**Your objective**
Print, without altering anything, the lines from the one that holds "tray = (side_strip" to the one that holds "bpy.data.objects.remove(obj)", inclusive. No other lines belong in the output.
Begin
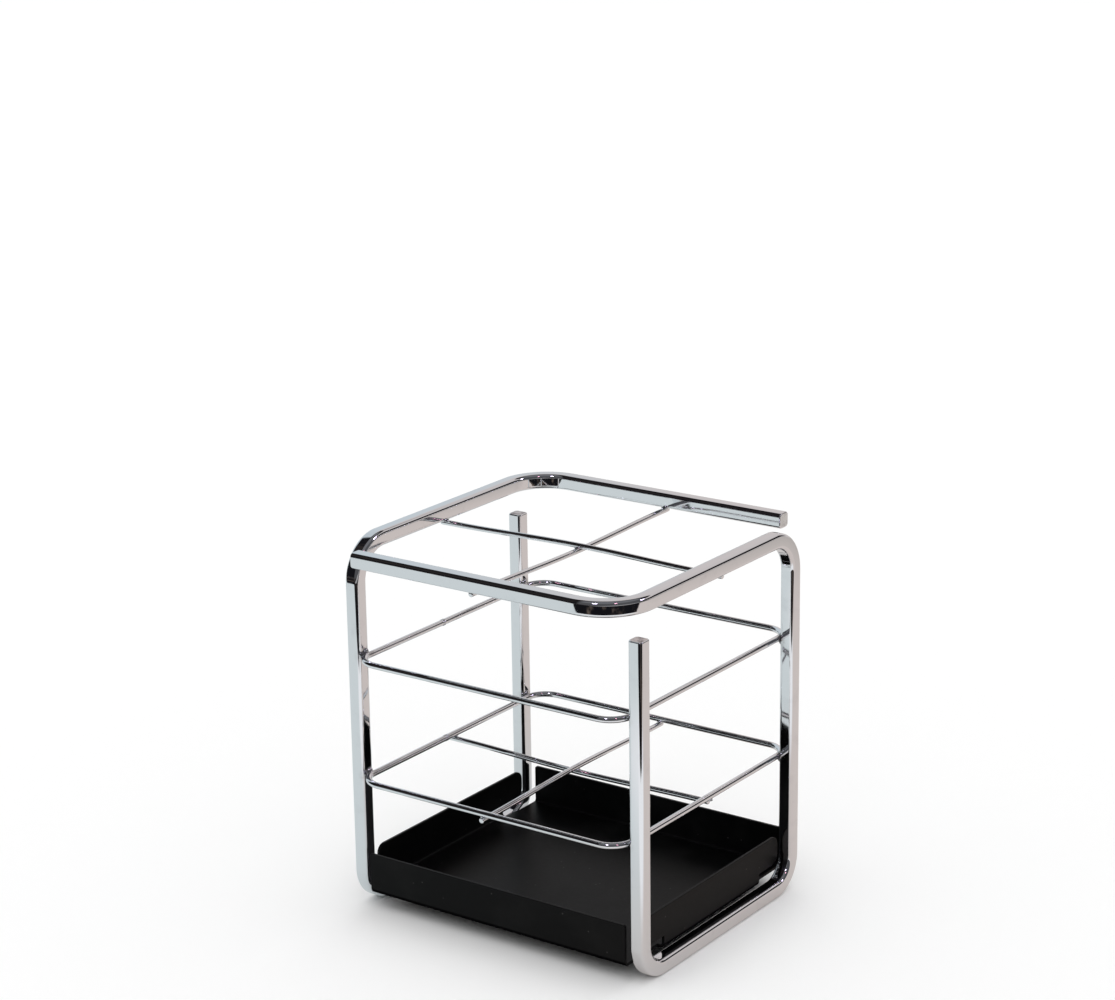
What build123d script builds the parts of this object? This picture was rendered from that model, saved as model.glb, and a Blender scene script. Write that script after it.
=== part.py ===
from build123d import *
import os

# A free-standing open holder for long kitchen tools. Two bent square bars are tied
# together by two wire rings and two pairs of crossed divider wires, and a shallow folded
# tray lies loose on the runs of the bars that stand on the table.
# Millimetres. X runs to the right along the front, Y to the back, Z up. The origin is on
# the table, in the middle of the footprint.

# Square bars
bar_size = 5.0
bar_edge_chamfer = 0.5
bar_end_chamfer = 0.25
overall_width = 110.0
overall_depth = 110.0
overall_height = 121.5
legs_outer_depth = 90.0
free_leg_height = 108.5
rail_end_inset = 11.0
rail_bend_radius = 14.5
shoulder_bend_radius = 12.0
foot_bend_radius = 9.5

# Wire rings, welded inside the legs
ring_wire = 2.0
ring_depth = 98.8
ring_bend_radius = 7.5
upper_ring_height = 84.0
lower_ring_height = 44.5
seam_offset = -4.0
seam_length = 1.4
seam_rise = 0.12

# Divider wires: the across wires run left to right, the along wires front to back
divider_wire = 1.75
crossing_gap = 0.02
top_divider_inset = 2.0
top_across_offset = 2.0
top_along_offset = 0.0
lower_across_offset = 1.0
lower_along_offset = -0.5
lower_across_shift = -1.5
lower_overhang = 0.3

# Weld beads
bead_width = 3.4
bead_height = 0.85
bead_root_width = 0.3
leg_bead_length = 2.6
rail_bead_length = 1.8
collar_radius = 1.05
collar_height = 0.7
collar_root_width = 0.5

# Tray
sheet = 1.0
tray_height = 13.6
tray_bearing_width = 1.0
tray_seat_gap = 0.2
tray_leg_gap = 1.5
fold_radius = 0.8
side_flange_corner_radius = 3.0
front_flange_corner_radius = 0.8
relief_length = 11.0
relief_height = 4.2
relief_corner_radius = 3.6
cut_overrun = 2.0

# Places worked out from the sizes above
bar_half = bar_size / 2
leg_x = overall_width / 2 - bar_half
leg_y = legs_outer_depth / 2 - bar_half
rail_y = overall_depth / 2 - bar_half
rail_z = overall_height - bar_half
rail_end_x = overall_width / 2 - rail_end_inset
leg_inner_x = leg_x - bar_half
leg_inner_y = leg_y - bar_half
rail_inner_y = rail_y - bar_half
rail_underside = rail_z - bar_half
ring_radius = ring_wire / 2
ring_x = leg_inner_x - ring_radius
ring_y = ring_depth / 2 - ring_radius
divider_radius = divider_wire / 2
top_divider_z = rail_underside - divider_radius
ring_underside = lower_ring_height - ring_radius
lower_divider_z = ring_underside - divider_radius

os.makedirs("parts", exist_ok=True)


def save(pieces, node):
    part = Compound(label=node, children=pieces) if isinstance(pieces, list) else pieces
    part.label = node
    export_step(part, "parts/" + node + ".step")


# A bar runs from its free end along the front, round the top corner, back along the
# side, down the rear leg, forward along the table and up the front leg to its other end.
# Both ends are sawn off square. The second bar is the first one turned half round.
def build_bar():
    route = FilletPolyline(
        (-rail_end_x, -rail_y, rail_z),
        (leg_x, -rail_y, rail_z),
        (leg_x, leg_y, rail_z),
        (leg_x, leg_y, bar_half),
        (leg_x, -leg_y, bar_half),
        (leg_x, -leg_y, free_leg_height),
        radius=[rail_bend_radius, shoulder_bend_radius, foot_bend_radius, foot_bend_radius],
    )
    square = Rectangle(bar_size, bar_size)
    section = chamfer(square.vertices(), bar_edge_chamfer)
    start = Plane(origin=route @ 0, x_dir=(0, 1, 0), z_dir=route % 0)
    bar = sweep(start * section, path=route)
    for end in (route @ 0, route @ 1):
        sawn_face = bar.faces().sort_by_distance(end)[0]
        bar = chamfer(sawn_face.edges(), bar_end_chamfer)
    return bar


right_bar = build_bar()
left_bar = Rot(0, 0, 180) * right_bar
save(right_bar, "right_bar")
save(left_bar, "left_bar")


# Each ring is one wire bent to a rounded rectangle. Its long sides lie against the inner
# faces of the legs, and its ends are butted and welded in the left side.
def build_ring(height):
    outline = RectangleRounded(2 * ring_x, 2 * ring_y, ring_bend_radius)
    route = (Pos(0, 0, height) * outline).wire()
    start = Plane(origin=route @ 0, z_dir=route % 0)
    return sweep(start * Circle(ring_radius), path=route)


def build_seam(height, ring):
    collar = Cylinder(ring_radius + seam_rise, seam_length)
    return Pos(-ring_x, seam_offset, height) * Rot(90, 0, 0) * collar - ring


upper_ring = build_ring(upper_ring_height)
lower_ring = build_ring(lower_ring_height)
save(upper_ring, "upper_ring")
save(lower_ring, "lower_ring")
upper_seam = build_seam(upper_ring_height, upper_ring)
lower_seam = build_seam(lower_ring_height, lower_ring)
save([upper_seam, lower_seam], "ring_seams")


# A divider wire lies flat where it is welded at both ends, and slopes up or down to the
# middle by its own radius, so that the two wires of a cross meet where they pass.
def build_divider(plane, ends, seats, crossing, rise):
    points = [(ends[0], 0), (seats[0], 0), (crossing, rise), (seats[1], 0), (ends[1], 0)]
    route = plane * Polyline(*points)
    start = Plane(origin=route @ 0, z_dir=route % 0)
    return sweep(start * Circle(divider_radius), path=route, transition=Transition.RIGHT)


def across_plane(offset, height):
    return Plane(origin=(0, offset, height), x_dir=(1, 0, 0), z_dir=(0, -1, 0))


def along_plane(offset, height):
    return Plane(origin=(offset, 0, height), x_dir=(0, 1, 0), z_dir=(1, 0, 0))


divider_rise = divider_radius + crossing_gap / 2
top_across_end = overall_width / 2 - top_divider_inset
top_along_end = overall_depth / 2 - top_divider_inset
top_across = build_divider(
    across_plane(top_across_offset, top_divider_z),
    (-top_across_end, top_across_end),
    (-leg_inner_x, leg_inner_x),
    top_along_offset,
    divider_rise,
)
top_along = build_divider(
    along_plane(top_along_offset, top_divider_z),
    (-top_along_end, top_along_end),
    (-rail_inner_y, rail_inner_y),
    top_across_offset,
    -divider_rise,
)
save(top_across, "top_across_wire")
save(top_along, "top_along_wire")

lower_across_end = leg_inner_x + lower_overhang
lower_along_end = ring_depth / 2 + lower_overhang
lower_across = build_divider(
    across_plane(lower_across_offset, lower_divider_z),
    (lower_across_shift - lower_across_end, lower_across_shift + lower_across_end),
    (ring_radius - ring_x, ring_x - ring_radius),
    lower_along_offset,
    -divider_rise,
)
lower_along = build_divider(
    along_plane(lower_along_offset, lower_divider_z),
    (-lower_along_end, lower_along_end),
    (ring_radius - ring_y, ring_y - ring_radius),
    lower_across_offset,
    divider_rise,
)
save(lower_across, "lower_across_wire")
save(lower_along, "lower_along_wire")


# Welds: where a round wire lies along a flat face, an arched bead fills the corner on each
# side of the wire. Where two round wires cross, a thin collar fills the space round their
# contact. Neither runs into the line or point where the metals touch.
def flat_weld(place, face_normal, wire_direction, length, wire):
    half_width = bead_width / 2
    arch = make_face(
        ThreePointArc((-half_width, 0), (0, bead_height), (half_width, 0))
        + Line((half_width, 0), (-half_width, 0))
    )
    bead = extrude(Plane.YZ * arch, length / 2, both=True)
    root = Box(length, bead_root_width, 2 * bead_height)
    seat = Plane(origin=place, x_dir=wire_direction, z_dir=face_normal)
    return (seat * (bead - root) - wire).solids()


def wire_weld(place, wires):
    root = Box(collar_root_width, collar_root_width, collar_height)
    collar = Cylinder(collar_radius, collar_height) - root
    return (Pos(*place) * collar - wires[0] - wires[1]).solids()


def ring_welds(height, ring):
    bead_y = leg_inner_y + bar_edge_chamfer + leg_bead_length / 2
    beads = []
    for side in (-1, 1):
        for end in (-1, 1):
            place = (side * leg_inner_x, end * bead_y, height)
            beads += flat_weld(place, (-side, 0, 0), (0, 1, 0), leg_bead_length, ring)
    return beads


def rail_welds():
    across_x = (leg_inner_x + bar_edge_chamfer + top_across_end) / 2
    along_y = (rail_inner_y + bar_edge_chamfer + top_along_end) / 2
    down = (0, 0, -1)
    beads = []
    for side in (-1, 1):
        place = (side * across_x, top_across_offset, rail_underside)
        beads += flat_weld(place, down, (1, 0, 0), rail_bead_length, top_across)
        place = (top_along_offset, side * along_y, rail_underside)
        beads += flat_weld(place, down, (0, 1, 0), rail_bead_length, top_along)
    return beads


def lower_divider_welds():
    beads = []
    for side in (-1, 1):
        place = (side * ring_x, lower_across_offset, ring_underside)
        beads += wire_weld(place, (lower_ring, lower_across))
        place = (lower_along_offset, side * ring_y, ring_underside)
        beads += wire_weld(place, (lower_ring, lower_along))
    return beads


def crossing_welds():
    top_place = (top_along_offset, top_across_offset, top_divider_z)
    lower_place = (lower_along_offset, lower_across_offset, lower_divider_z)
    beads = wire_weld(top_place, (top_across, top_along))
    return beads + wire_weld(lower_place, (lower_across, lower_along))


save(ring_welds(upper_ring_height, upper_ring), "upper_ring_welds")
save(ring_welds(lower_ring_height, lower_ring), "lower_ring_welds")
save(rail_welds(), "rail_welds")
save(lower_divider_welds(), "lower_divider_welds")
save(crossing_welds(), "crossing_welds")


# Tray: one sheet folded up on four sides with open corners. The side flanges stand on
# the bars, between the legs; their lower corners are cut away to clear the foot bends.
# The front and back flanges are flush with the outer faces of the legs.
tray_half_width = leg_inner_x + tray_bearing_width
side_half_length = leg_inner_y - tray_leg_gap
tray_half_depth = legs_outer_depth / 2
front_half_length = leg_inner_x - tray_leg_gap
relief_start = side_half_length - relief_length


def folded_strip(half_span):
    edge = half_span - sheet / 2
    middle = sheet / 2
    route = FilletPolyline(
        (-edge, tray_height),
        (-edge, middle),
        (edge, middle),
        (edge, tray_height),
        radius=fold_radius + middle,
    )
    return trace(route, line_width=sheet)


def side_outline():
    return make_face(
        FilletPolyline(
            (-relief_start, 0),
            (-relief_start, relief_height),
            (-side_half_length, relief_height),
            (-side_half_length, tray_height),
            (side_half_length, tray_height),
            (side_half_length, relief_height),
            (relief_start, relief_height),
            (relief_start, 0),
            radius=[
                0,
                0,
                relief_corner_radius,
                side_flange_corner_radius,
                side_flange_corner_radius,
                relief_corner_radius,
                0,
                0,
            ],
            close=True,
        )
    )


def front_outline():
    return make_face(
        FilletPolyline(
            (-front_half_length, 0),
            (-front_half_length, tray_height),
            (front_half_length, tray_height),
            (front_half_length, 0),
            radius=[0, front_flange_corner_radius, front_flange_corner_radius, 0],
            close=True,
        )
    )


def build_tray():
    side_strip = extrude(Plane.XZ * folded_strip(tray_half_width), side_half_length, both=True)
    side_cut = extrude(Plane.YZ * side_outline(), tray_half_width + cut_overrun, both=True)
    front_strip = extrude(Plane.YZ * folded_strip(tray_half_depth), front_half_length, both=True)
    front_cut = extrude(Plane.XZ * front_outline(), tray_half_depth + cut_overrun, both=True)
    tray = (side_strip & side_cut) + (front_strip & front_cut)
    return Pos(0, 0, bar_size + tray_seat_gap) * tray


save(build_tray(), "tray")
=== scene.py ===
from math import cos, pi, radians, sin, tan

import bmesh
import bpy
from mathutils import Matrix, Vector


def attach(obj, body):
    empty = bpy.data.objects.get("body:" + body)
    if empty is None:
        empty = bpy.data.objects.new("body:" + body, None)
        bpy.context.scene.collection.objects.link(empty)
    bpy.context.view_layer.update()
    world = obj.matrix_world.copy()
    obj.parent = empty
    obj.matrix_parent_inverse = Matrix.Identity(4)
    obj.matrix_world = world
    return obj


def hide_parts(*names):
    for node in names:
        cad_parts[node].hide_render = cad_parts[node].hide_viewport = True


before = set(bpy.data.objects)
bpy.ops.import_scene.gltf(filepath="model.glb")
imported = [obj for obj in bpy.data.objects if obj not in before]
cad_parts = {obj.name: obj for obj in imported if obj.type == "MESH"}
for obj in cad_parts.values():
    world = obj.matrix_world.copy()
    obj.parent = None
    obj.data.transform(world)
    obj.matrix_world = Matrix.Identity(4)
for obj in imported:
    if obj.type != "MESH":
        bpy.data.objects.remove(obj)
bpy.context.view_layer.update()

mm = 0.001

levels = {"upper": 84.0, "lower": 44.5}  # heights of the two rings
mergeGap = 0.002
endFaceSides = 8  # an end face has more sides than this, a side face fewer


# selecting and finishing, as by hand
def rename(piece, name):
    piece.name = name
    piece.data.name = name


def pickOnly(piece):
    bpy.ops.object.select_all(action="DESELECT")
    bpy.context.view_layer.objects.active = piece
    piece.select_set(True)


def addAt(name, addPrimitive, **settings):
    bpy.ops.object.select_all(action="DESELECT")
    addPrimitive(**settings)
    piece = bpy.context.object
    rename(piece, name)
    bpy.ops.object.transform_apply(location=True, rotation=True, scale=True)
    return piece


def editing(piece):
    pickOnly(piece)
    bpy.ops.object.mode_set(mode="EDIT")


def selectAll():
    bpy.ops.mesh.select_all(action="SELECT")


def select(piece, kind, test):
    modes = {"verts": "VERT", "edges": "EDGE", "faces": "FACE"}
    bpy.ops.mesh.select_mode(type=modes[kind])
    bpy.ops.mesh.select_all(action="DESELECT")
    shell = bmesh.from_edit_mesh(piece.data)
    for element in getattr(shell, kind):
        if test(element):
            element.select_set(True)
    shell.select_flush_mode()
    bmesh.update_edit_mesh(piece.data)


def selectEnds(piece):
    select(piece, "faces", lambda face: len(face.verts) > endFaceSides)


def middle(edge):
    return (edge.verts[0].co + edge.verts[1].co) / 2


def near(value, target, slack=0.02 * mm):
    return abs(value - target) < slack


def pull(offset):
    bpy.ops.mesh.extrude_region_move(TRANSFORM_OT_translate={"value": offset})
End
**Exercise output**
    tray = (side_strip & side_cut) + (front_strip & front_cut)
    return Pos(0, 0, bar_size + tray_seat_gap) * tray


save(build_tray(), "tray")
=== scene.py ===
from math import cos, pi, radians, sin, tan

import bmesh
import bpy
from mathutils import Matrix, Vector


def attach(obj, body):
    empty = bpy.data.objects.get("body:" + body)
    if empty is None:
        empty = bpy.data.objects.new("body:" + body, None)
        bpy.context.scene.collection.objects.link(empty)
    bpy.context.view_layer.update()
    world = obj.matrix_world.copy()
    obj.parent = empty
    obj.matrix_parent_inverse = Matrix.Identity(4)
    obj.matrix_world = world
    return obj


def hide_parts(*names):
    for node in names:
        cad_parts[node].hide_render = cad_parts[node].hide_viewport = True


before = set(bpy.data.objects)
bpy.ops.import_scene.gltf(filepath="model.glb")
imported = [obj for obj in bpy.data.objects if obj not in before]
cad_parts = {obj.name: obj for obj in imported if obj.type == "MESH"}
for obj in cad_parts.values():
    world = obj.matrix_world.copy()
    obj.parent = None
    obj.data.transform(world)
    obj.matrix_world = Matrix.Identity(4)
for obj in imported:
    if obj.type != "MESH":
        bpy.data.objects.remove(obj)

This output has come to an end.